**What the task asks:** Set down the listing below verbatim, but only from its first line through the line containing "turning towards +X.".
==== Provided material
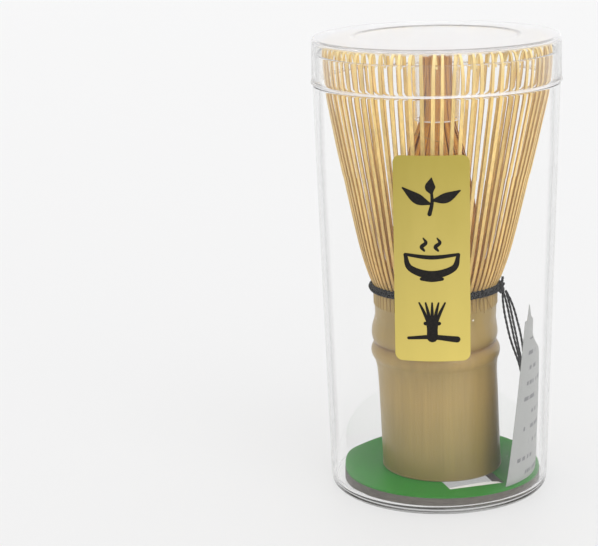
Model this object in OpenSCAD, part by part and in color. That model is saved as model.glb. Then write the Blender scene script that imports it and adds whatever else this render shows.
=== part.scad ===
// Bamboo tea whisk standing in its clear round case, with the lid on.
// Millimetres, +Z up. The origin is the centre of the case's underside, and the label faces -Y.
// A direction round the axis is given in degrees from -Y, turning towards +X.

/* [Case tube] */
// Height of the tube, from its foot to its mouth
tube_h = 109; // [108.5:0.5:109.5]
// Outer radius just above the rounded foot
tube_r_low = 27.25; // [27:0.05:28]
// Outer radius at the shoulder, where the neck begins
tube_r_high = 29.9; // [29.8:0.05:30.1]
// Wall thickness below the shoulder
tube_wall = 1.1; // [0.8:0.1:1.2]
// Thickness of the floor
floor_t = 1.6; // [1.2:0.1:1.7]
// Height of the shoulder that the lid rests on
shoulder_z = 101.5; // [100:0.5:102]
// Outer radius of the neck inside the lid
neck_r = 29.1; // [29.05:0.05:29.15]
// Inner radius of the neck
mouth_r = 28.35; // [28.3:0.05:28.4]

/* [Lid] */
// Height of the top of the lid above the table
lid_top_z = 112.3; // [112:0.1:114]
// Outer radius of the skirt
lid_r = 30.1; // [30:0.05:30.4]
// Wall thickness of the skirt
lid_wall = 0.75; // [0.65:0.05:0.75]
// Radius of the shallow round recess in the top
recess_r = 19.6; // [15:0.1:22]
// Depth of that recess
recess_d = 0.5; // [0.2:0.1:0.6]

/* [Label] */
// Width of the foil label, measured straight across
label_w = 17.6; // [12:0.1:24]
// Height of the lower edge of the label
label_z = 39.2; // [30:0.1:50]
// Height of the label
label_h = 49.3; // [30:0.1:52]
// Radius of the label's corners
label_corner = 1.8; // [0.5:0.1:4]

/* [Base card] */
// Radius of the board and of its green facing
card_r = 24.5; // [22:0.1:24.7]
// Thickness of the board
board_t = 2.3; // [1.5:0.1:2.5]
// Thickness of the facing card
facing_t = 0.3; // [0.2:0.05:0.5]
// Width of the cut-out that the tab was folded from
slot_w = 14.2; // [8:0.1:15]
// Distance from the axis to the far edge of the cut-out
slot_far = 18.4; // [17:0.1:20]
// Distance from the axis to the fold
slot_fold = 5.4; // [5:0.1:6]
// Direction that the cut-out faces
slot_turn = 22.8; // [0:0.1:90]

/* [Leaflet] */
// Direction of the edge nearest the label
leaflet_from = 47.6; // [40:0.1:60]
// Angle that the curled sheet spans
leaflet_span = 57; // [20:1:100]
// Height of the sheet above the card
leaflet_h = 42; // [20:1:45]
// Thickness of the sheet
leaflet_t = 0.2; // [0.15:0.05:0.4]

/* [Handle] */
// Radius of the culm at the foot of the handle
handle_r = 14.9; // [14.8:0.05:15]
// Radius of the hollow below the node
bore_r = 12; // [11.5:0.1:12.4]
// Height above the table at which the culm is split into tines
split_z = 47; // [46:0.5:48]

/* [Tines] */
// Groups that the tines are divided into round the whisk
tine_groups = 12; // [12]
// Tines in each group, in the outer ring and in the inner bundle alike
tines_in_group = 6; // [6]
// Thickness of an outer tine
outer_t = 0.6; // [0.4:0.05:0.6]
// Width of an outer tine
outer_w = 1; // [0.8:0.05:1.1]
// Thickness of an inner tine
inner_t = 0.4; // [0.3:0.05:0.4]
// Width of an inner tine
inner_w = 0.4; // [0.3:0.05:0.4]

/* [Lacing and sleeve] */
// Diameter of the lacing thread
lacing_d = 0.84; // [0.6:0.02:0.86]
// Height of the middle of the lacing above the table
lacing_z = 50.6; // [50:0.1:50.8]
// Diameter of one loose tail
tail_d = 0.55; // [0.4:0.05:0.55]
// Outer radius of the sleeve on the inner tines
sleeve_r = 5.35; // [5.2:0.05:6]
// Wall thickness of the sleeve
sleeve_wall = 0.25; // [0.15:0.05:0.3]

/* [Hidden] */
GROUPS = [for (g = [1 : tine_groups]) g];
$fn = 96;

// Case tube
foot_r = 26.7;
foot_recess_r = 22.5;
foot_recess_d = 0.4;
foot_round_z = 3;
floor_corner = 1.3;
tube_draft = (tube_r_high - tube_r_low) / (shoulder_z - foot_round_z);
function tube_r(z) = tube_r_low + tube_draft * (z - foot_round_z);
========
**Result:**
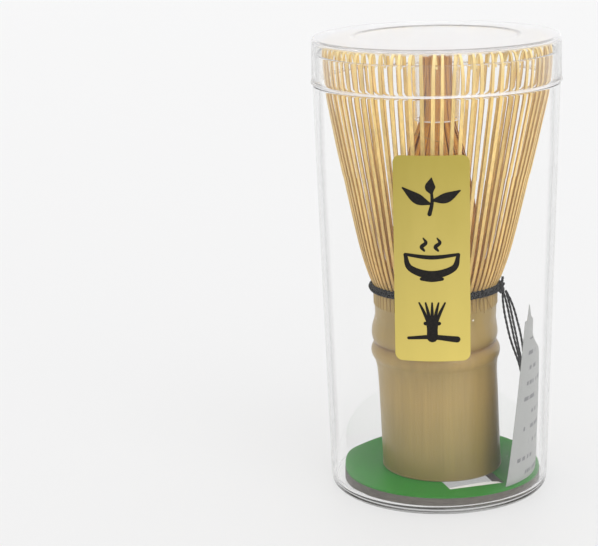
Model this object in OpenSCAD, part by part and in color. That model is saved as model.glb. Then write the Blender scene script that imports it and adds whatever else this render shows.
=== part.scad ===
// Bamboo tea whisk standing in its clear round case, with the lid on.
// Millimetres, +Z up. The origin is the centre of the case's underside, and the label faces -Y.
// A direction round the axis is given in degrees from -Y, turning towards +X.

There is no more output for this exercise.